In a more concrete sense you would make one tiddler for each node, in this case a node represents a character, and then other tiddlers define the edges of the graph, which represent the relationships.

As a bit of theory for tiddlywiki, one thing I have consistently struggled with in tiddlywiki is an incorrect idea of what complexity means in the context of tiddlywiki. Having hundreds of tiddlers isn't necessarily more complex than having 10 tiddlers that have a lot of internal structure. So I would go for something that uses many tiddlers and gives exactly what you want instead of something more compact that uses fewer tiddlers but is more complex.

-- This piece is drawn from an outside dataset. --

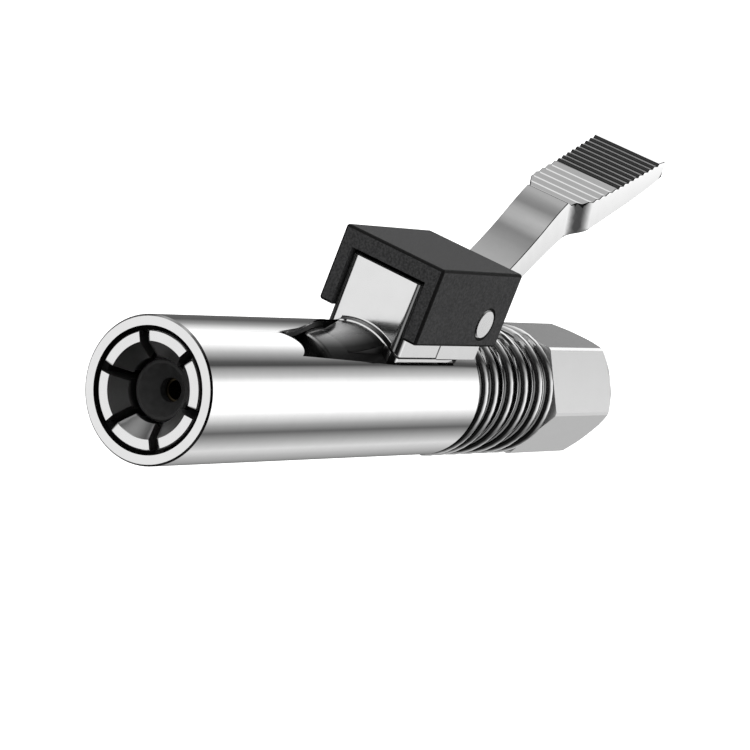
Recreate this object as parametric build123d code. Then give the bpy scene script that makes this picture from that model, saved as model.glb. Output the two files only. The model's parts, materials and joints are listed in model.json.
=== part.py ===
from build123d import *
from math import sqrt
import os

# Quick-release grease coupler: a hand-squeezed lever draws a spring-loaded sleeve back, and six jaws
# open round a grease nipple. Millimetres. +X runs from the nose to the inlet port, +Z to the lever,
# and the origin is the middle of the inlet port's mouth. Lengthwise places are stations, counted in
# millimetres from the nose and turned into x by at().

TOTAL_LENGTH = 116.2
SLEEVE_RADIUS = 9.5
SLEEVE_REAR = 71.0
BORE_RADIUS = 8.4
CORE_RADIUS = 8.3
CORE_FRONT = 32.4
CORE_GUIDE_RADIUS = 6.9
CORE_GUIDE_START = 69.0
SPIGOT_RADIUS = 5.0
SPIGOT_END = 104.0
HEX_FRONT = 96.2
HEX_ACROSS_FLATS = 17.4
HEX_EDGE_BEVEL = 0.3
INLET_RADIUS = 4.3
INLET_DEPTH = 10.0
PASSAGE_RADIUS = 2.0
WASHER_THICKNESS = 1.2

# Jaws: six sixty-degree segments that taper to the rear inside the sleeve's closing cone.
JAW_COUNT = 6
JAW_FACE = 0.2
JAW_RADIUS = 7.54
JAW_TAIL_RADIUS = 6.1
JAW_SLOT = 1.2
JAW_REAR = 26.0
JAW_CONE_START = 1.0
CONE_SLOPE = 0.2
CONE_CLEARANCE = 0.06

# Stem, outlet and check valve, all on the axis.
STEM_RADIUS = 4.2
STEM_FRONT = 8.0
STEM_FLANGE_RADIUS = 5.6
STEM_SPIGOT_RADIUS = 4.0
STEM_END = 44.0
HEEL_GROOVE = (23.8, 26.2)
CHAMBER_RADIUS = 2.25
SEAT_STATION = 19.5
ORIFICE_RADIUS = 1.1
BALL_RADIUS = 1.75
BALL_STATION = 19.24
SEAL_RADIUS = 4.0
SEAL_FRONT = 3.2

# Lever group: bracket, yoke and lug over the sleeve's top opening.
PIN_STATION, PIN_HEIGHT, PIN_RADIUS = 65.5, 13.5, 2.2
BRACKET_FRONT, BRACKET_REAR = 47.7, 71.3
BRACKET_HALF_WIDTH, BRACKET_INNER = 8.3, 6.2
BRACKET_TOP, BRACKET_ROOF, BRACKET_BOTTOM = 21.2, 18.5, 10.0
LUG_FRONT, LUG_REAR, LUG_TOP, LUG_HALF_WIDTH = 47.9, 59.3, 18.0, 6.1
YOKE_FRONT, YOKE_REAR, YOKE_BRIDGE = 59.36, 70.8, 61.0
EAR_INNER = 3.75
PIN_RIM = 0.3
FOOT_FRONT, FOOT_NEAR, FOOT_FAR = 47.2, 6.3, 3.9
SLOT_NEAR, SLOT_FAR, SLOT_REAR = 6.87, 4.4, 64.0
LEVER_HALF_WIDTH = 3.6
PAD_LEAN = 0.44
PAD_BROW = (86.2, 31.0)
TOE_HEIGHT, TOE_RADIUS = 7.1, 1.3

# Springs: wire radius, coil radius to the middle of the wire, and pitch.
MAIN_WIRE, MAIN_COIL, MAIN_PITCH = 1.25, 8.5, 4.45
CHECK_WIRE, CHECK_COIL, CHECK_PITCH = 0.2, 1.35, 1.1

TALL = 40.0


def at(station):
    return station - TOTAL_LENGTH


def turned(*outline):
    """A solid of revolution about X from (station, radius) corners."""
    corners = [(at(station), 0, radius) for station, radius in outline]
    return revolve(make_face(Polyline(*corners, close=True)), Axis.X)


def drum(start, end, radius):
    """A plain cylinder on the axis."""
    return turned((start, 0), (start, radius), (end, radius), (end, 0))


def block(start, end, y_low, y_high, z_low, z_high):
    """A rectangular block between two stations."""
    size = (end - start, y_high - y_low, z_high - z_low)
    middle = Pos(at((start + end) / 2), (y_low + y_high) / 2, (z_low + z_high) / 2)
    return middle * Box(*size)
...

An only slightly relevant example is the contacts database that I made a while ago, you can see an example here (http://inmysocks.tiddlyspot.com/#%24%3A%2Fplugins%2Finmysocks%2FDashboard%2FDashboard), I have a dedicated demo site somewhere but I don't have the link handy.

Anyway, something with a similar structure to the contacts may be a reasonable way to organise your characters and make it reasonable to modify relations and add/remove characters. If I have time later today I will try to put an example together that may make more sense than the contacts structure.